Pro-American Demonstrators Assaulted in Berkeley As Police Merely Watch
Berkeley police, who routinely protect left-wing anti-war protesters, apparently won’t provide the same protection for demonstrators who support our troops. Anti-war demonstrators are attacking pro-troops demonstrators right in front of the police. (The Berkeley City Council has declared military recruiters to be “unwelcome intruders.”) That violates the First Amendment.

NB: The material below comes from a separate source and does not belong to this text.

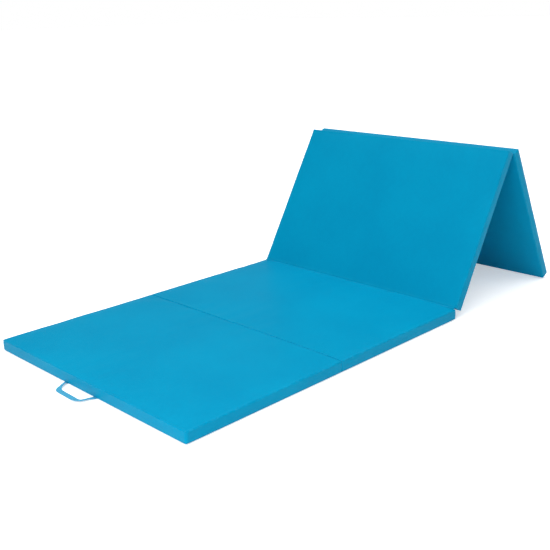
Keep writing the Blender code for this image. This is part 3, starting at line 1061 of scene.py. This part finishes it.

While a city has no constitutional obligation to provide police protection to the general public, if it does provide it to some groups, but then denies it selectively to a disfavored political group, that is a First Amendment violation. For example, in Dwares v. City of New York, 985 F.2d 94 (2d Cir. 1993) , a court allowed police to be sued for violating the First Amendment for allowing flag-burners to be assaulted, since the flag-burners alleged that those who assaulted them were assured by police that they would not be arrested unless they got “totally out of control,” and the assaults occurred right nearby the police, giving rise to an inference that the police were acting selectively in denying the flag-burners police protection based on their offensive political views).
One is tempted to ask where the ACLU is, since it claims to support the First Amendment. Of course, the ACLU is anything but even-handed when it comes to defending civil liberties, having itself advocated many restrictions on politically-incorrect speech, such as in California workplaces and college campuses, even as it argues that child pornography is protected speech.
Maybe no one taught the Berkeley police about their constitutional responsibilities. After all, the state of many California schools is deplorable, despite record education spending, and an illiterate teacher taught for 17 years in a California school without ever being detected.